GIVEN DATA
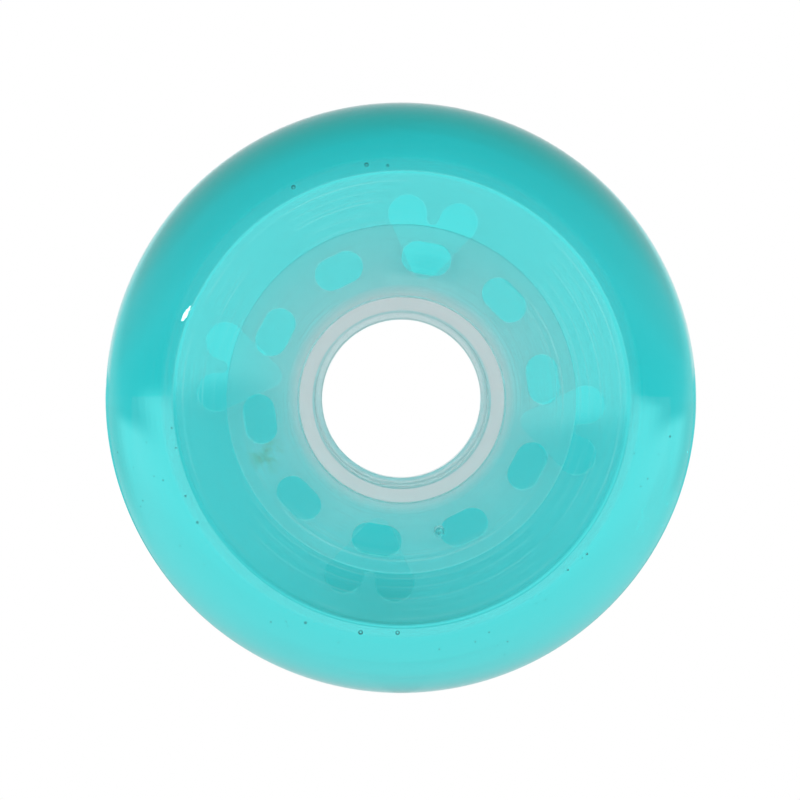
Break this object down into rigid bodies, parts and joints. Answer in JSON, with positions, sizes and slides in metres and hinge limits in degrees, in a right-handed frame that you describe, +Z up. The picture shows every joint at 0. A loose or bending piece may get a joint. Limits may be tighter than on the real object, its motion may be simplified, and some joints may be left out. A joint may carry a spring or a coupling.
{
  "type": "chair caster wheel",
  "caption": "Bare inline-style caster wheel: a clear teal cast tyre with flat sides and a round tread, on a clear moulded core with an open bore and bearing seats.",
  "frame": {"origin": "centre of the wheel, on its axle line at mid-width", "axes": "+Y along the axle from the front face to the rear face, +Z up with the wheel standing on its tread, +X to the right seen from the front"},
  "size_m": [0.076, 0.024, 0.076],
  "materials": {
    "tyre": "clear teal cast polyurethane, glossy tread and fine turning rings on the side faces",
    "core": "slightly hazy clear moulded plastic, turned boss ends"
  },
  "bodies": {
    "root": {"tyre": "tyre", "core": "core"}
  },
  "joints": []
}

WHAT YOU ARE ASKED TO DO
Report the number of lines above that contain the word "bodies", and only that number.

RIGHT ANSWER
2